▶ [Required work] Output the data that follows exactly, line for line.

# start of Collected data

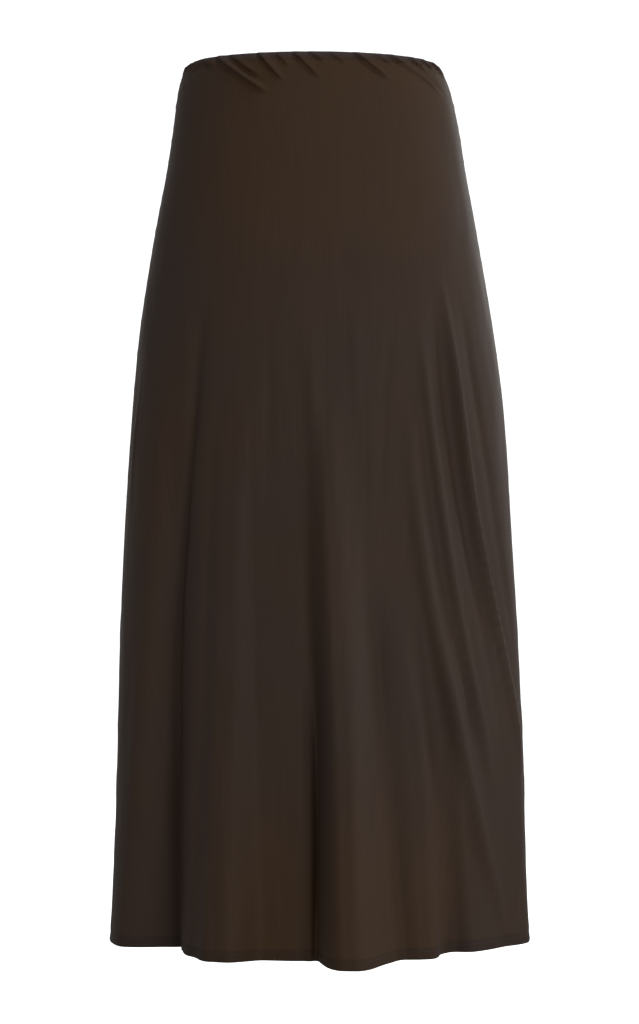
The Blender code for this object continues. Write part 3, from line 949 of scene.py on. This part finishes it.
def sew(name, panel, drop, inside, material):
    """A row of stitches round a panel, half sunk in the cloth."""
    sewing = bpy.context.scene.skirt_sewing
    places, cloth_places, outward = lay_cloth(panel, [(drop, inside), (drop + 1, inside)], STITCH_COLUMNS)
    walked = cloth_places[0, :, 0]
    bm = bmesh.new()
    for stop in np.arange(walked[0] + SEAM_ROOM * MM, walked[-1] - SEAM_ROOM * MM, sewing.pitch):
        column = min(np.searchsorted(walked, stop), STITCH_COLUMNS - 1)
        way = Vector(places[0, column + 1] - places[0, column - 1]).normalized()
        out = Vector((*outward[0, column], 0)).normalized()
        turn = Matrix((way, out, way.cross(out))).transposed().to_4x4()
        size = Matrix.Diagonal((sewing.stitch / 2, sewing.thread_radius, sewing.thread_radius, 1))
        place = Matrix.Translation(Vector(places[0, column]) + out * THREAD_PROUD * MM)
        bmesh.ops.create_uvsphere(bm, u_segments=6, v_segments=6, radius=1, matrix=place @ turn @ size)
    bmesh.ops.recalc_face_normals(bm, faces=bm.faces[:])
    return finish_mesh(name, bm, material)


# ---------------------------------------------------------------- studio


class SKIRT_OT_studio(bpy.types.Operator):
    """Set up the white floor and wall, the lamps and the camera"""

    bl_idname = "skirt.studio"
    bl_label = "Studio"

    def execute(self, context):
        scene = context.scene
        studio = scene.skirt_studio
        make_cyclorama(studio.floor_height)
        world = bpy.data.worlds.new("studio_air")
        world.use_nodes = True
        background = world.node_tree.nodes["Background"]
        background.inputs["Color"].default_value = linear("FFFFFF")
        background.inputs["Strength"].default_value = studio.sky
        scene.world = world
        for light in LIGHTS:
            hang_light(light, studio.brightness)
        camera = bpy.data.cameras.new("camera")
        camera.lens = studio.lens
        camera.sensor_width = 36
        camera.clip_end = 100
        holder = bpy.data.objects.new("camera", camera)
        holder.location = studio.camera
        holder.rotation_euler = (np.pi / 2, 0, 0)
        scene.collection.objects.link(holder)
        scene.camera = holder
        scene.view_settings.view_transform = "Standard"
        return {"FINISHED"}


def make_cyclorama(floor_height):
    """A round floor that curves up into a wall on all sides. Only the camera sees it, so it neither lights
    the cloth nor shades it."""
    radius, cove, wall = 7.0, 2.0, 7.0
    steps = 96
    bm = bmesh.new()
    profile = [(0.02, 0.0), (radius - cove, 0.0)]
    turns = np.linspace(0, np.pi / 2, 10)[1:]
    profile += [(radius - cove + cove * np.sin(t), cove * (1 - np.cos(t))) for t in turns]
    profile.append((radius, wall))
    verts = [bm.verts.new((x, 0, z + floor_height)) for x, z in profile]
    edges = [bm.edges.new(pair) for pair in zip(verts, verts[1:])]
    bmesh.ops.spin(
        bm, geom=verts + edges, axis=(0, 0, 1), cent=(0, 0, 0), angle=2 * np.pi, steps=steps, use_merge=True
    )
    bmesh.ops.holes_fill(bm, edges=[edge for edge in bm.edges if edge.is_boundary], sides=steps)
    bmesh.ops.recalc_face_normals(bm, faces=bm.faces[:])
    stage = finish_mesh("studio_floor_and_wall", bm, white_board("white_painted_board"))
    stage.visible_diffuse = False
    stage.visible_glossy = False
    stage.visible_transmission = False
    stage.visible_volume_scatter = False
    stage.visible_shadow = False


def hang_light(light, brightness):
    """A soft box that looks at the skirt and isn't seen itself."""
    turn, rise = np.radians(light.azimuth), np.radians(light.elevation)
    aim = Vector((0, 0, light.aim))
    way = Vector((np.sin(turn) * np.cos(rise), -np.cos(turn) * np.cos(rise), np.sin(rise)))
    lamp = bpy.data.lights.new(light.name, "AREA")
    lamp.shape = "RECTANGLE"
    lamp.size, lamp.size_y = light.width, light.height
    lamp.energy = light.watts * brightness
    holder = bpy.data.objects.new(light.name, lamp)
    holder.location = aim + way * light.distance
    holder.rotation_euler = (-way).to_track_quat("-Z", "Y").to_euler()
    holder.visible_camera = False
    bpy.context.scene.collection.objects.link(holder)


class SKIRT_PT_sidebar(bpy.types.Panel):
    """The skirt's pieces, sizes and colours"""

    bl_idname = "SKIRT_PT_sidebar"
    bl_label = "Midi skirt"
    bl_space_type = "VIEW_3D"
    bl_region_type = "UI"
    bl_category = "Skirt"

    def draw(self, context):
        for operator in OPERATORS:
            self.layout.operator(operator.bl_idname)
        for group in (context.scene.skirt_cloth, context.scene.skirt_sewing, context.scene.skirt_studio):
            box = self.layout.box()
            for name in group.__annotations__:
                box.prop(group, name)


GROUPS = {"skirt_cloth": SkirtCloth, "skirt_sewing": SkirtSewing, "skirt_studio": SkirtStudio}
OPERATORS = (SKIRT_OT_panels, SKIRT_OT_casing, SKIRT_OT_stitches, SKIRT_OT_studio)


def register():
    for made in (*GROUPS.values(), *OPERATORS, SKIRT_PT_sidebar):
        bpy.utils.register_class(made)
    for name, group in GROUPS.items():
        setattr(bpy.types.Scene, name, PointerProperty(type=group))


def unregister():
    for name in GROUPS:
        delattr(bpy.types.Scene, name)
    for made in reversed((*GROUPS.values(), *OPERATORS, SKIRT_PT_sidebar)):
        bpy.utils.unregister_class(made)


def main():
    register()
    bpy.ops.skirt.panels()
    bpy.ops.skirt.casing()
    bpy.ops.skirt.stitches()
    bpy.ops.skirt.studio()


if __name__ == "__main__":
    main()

# end of Collected data

▶ [Answer to the exercise]
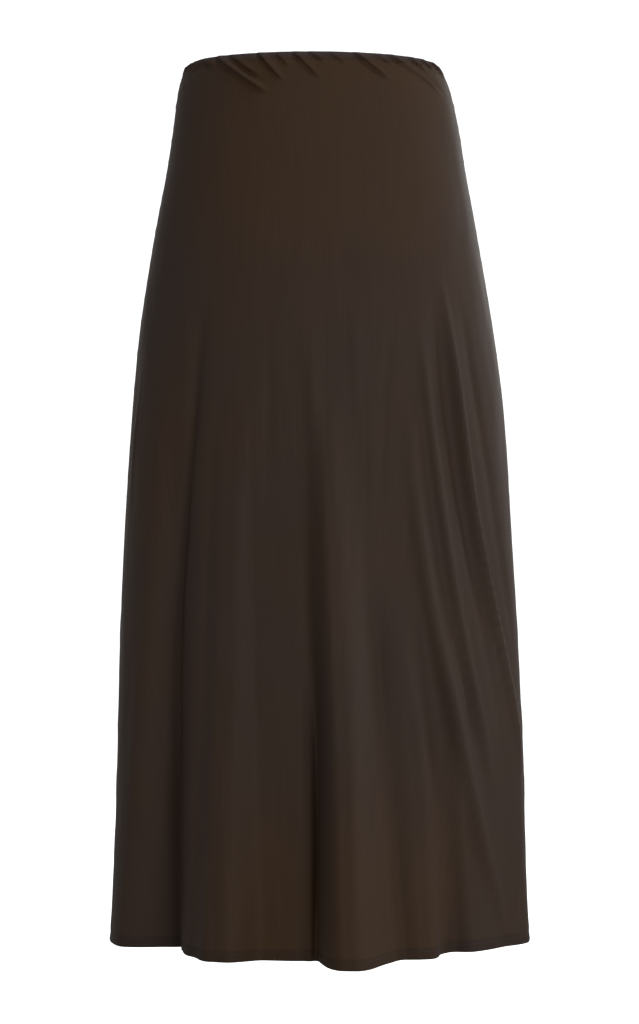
The Blender code for this object continues. Write part 3, from line 949 of scene.py on. This part finishes it.
def sew(name, panel, drop, inside, material):
    """A row of stitches round a panel, half sunk in the cloth."""
    sewing = bpy.context.scene.skirt_sewing
    places, cloth_places, outward = lay_cloth(panel, [(drop, inside), (drop + 1, inside)], STITCH_COLUMNS)
    walked = cloth_places[0, :, 0]
    bm = bmesh.new()
    for stop in np.arange(walked[0] + SEAM_ROOM * MM, walked[-1] - SEAM_ROOM * MM, sewing.pitch):
        column = min(np.searchsorted(walked, stop), STITCH_COLUMNS - 1)
        way = Vector(places[0, column + 1] - places[0, column - 1]).normalized()
        out = Vector((*outward[0, column], 0)).normalized()
        turn = Matrix((way, out, way.cross(out))).transposed().to_4x4()
        size = Matrix.Diagonal((sewing.stitch / 2, sewing.thread_radius, sewing.thread_radius, 1))
        place = Matrix.Translation(Vector(places[0, column]) + out * THREAD_PROUD * MM)
        bmesh.ops.create_uvsphere(bm, u_segments=6, v_segments=6, radius=1, matrix=place @ turn @ size)
    bmesh.ops.recalc_face_normals(bm, faces=bm.faces[:])
    return finish_mesh(name, bm, material)


# ---------------------------------------------------------------- studio


class SKIRT_OT_studio(bpy.types.Operator):
    """Set up the white floor and wall, the lamps and the camera"""

    bl_idname = "skirt.studio"
    bl_label = "Studio"

    def execute(self, context):
        scene = context.scene
        studio = scene.skirt_studio
        make_cyclorama(studio.floor_height)
        world = bpy.data.worlds.new("studio_air")
        world.use_nodes = True
        background = world.node_tree.nodes["Background"]
        background.inputs["Color"].default_value = linear("FFFFFF")
        background.inputs["Strength"].default_value = studio.sky
        scene.world = world
        for light in LIGHTS:
            hang_light(light, studio.brightness)
        camera = bpy.data.cameras.new("camera")
        camera.lens = studio.lens
        camera.sensor_width = 36
        camera.clip_end = 100
        holder = bpy.data.objects.new("camera", camera)
        holder.location = studio.camera
        holder.rotation_euler = (np.pi / 2, 0, 0)
        scene.collection.objects.link(holder)
        scene.camera = holder
        scene.view_settings.view_transform = "Standard"
        return {"FINISHED"}


def make_cyclorama(floor_height):
    """A round floor that curves up into a wall on all sides. Only the camera sees it, so it neither lights
    the cloth nor shades it."""
    radius, cove, wall = 7.0, 2.0, 7.0
    steps = 96
    bm = bmesh.new()
    profile = [(0.02, 0.0), (radius - cove, 0.0)]
    turns = np.linspace(0, np.pi / 2, 10)[1:]
    profile += [(radius - cove + cove * np.sin(t), cove * (1 - np.cos(t))) for t in turns]
    profile.append((radius, wall))
    verts = [bm.verts.new((x, 0, z + floor_height)) for x, z in profile]
    edges = [bm.edges.new(pair) for pair in zip(verts, verts[1:])]
    bmesh.ops.spin(
        bm, geom=verts + edges, axis=(0, 0, 1), cent=(0, 0, 0), angle=2 * np.pi, steps=steps, use_merge=True
    )
    bmesh.ops.holes_fill(bm, edges=[edge for edge in bm.edges if edge.is_boundary], sides=steps)
    bmesh.ops.recalc_face_normals(bm, faces=bm.faces[:])
    stage = finish_mesh("studio_floor_and_wall", bm, white_board("white_painted_board"))
    stage.visible_diffuse = False
    stage.visible_glossy = False
    stage.visible_transmission = False
    stage.visible_volume_scatter = False
    stage.visible_shadow = False


def hang_light(light, brightness):
    """A soft box that looks at the skirt and isn't seen itself."""
    turn, rise = np.radians(light.azimuth), np.radians(light.elevation)
    aim = Vector((0, 0, light.aim))
    way = Vector((np.sin(turn) * np.cos(rise), -np.cos(turn) * np.cos(rise), np.sin(rise)))
    lamp = bpy.data.lights.new(light.name, "AREA")
    lamp.shape = "RECTANGLE"
    lamp.size, lamp.size_y = light.width, light.height
    lamp.energy = light.watts * brightness
    holder = bpy.data.objects.new(light.name, lamp)
    holder.location = aim + way * light.distance
    holder.rotation_euler = (-way).to_track_quat("-Z", "Y").to_euler()
    holder.visible_camera = False
    bpy.context.scene.collection.objects.link(holder)


class SKIRT_PT_sidebar(bpy.types.Panel):
    """The skirt's pieces, sizes and colours"""

    bl_idname = "SKIRT_PT_sidebar"
    bl_label = "Midi skirt"
    bl_space_type = "VIEW_3D"
    bl_region_type = "UI"
    bl_category = "Skirt"

    def draw(self, context):
        for operator in OPERATORS:
            self.layout.operator(operator.bl_idname)
        for group in (context.scene.skirt_cloth, context.scene.skirt_sewing, context.scene.skirt_studio):
            box = self.layout.box()
            for name in group.__annotations__:
                box.prop(group, name)


GROUPS = {"skirt_cloth": SkirtCloth, "skirt_sewing": SkirtSewing, "skirt_studio": SkirtStudio}
OPERATORS = (SKIRT_OT_panels, SKIRT_OT_casing, SKIRT_OT_stitches, SKIRT_OT_studio)


def register():
    for made in (*GROUPS.values(), *OPERATORS, SKIRT_PT_sidebar):
        bpy.utils.register_class(made)
    for name, group in GROUPS.items():
        setattr(bpy.types.Scene, name, PointerProperty(type=group))


def unregister():
    for name in GROUPS:
        delattr(bpy.types.Scene, name)
    for made in reversed((*GROUPS.values(), *OPERATORS, SKIRT_PT_sidebar)):
        bpy.utils.unregister_class(made)


def main():
    register()
    bpy.ops.skirt.panels()
    bpy.ops.skirt.casing()
    bpy.ops.skirt.stitches()
    bpy.ops.skirt.studio()


if __name__ == "__main__":
    main()